Book Pairings :: Dark Places

Just like a sommelier recommends the perfect wine for your meal, I am here to pair the ideal drink for your reading pleasure. Book Pairings is an unconventional book review that expresses my thoughts and feelings about a novel in terms of booze.


The Book: Dark Places by Gillian Flynn

The Booze: Keystone Light

On a drizzly Saturday night in early September, I stood in a dank, crowded basement with a group of girls whom I had only met a week ago. We weren’t really speaking; there was nothing to talk about. We were standing around in a pack cradling red solo cups that we had just received by a guy manning the keg. Most of the people I was with had already got to work depleting their nectar of the college gods. I, on the other hand, stared at its pale sudsy contents. Here it was, my first sip of alcohol. I’m about to be a big girl now. I brought the beer to my lips and took a sizeable gulp, letting the taste wash over my tongue. However, a sobering thought washed over my brain:

“Good god! I’m supposed to like this?!”

This disgusting excuse for a beverage was Keystone Light, and if Gillian Flynn’s Dark Places was to have an alcoholic doppelganger, it would certainly be it.
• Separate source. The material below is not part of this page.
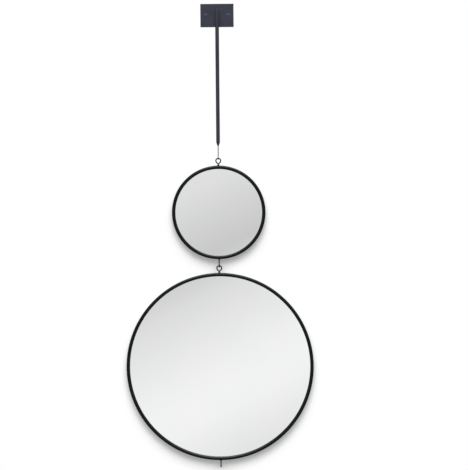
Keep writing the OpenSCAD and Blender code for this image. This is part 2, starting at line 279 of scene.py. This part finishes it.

Dark Places is by no means the worst book I’ve ever read. In fact, unlike Keystone Light, I couldn’t put it down. Gillian Flynn’s sophomore thriller has her twisted stylings and unsuspecting turns that can be found in her other novels (seriously, what happened in this lady’s life that she thinks of this shit?!). Told through the eyes of the victim, the suspect, and a witness, the novel follow the search for truth to the gruesome Satanic massacre of an impoverish Kansas family. Enlisted by a group of amateur sleuthers that call themselves the Kill Club, Libby Day, the sole survivor of her family’s murder, goes down the rabbit hole of that dark day’s events to determine if her teenage brother Ben was really the hand behind the gun. Potential, right? I was constantly turning characters into suspects and eagerly awaiting the next clue. But just like Keystone Light is watered down beer, this novel had me craving more substance. It was a watered down version of what it could be. I wanted more depth to the characters, more motive behind the events, and quite frankly, with the novel’s undertones of devil worship, I wanted more supernatural.

Oh, but there are more parallels to be drawn! Anyone who has sipped cheap beer in a cold, frat basement knows that it doesn’t get better as it goes on. Likewise, the main characters remain unlikeable to the very end. The protagonist, Libby, is the first to call herself “an unlikeable child,” but she continues to be an unlikeable adult. Friendless, disgruntle, disgraced, a kleptomaniac, yet with an internal monologue of undergrad with a degree in creative fiction, it is hard as a reader to care about her. While it is absolutely understandable how she ended up this way (immense childhood trauma probably does that to a person), Flynn does very little with her growth throughout the novel. By the end, I didn’t really care one way or another what happened to Libby once the pages ended. Same goes for her brother, the convicted, supposedly demonic Ben. As much as rumors surrounding him are dispelled, he was introduced as a little shit, and being a little shit is what gets him in trouble.

Then there is the overall mood of the novel: depressing and desolate as the muted plains of Kansas. Flynn is clearly commentating on the correlation between poverty and choice, but it is just as much likely to simply decide never to step foot in Middle America again. It is easy to imagine Runner Day, Libby’s father, downing a can of American light lager on his way to see his kids, or Ben Day getting drunk in the woods off the Keystone thrown at him. To them, it is not so much the taste of the beer as it is how quick it is to get drunk without spending a penny. And to me, tasteless beer is depressing.

If you just want to drink something to get a buzz, pick up keystone light; if you just want to read something to wet your mind, pick up Dark Places.